Papulankutja (also referred to as Blackstone) is a large Aboriginal community located in the Goldfields–Esperance region of Western Australia, within the Shire of Ngaanyatjarraku.

History 
The community exists on the traditional lands of the Ngaanyatjarra people, many of whom were transported in the 1960s to Warburton mission. In the 1970s, Ngaanyatjarra people returned to the region from Warburton mission. Since this time the community has steadily grown in size and population.

Native title 
The community is located within the determined Ngaanyatjarra Lands (Part A) (WAD6004/04) native title claim area, determined on 26 June 2005.

Town planning 
Papulankutla Layout Plan No. 2 was endorsed in March 2013, with five amendments up to April 2018.

Governance 
The community is managed through its incorporated body, Papulankutia Community Incorporated, which is one of several communities managed by the Ngaanyatjarra Council. The Council is an Aboriginal corporation, incorporated in March 1981, that is the main body overseeing in a large group of Ngaanyatjarra service delivery organisations, some of which are separately incorporated.
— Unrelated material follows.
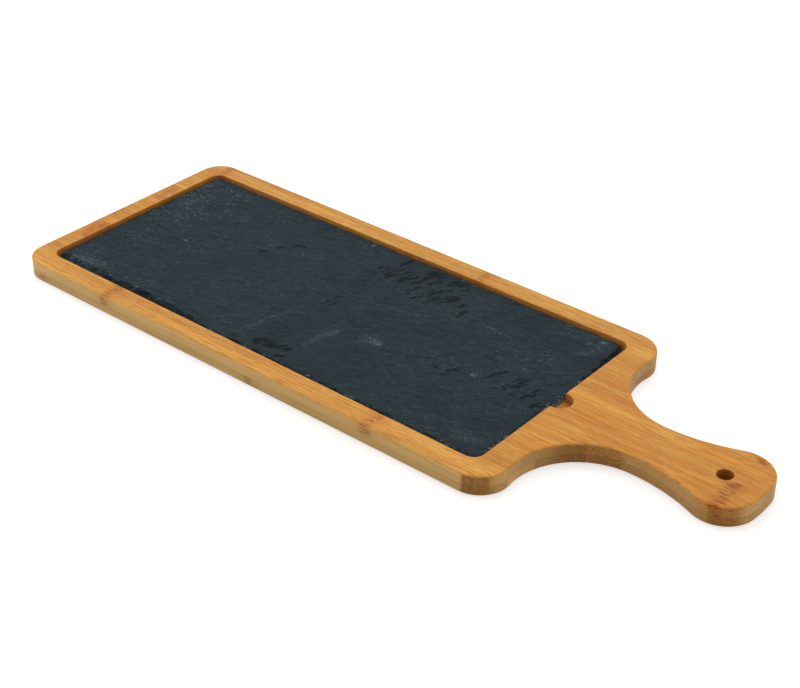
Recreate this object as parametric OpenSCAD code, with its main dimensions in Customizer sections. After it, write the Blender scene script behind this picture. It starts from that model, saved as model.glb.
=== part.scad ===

The Yarnangu Ngaanyatijarraku Parna Aboriginal Corporation was incorporated under the Corporations (Aboriginal and Torres Strait Islander) Act 2006, and acts as the prescribed body corporate for the Ngaanyatjarra native title determination.

Tjukayirla Roadhouse
Tjukayirla Roadhouse, located  along the Great Central Road, was built and is operated by the Papulankutja Community. The roadhouse takes its name from Tjukayirla Rockholes nearby.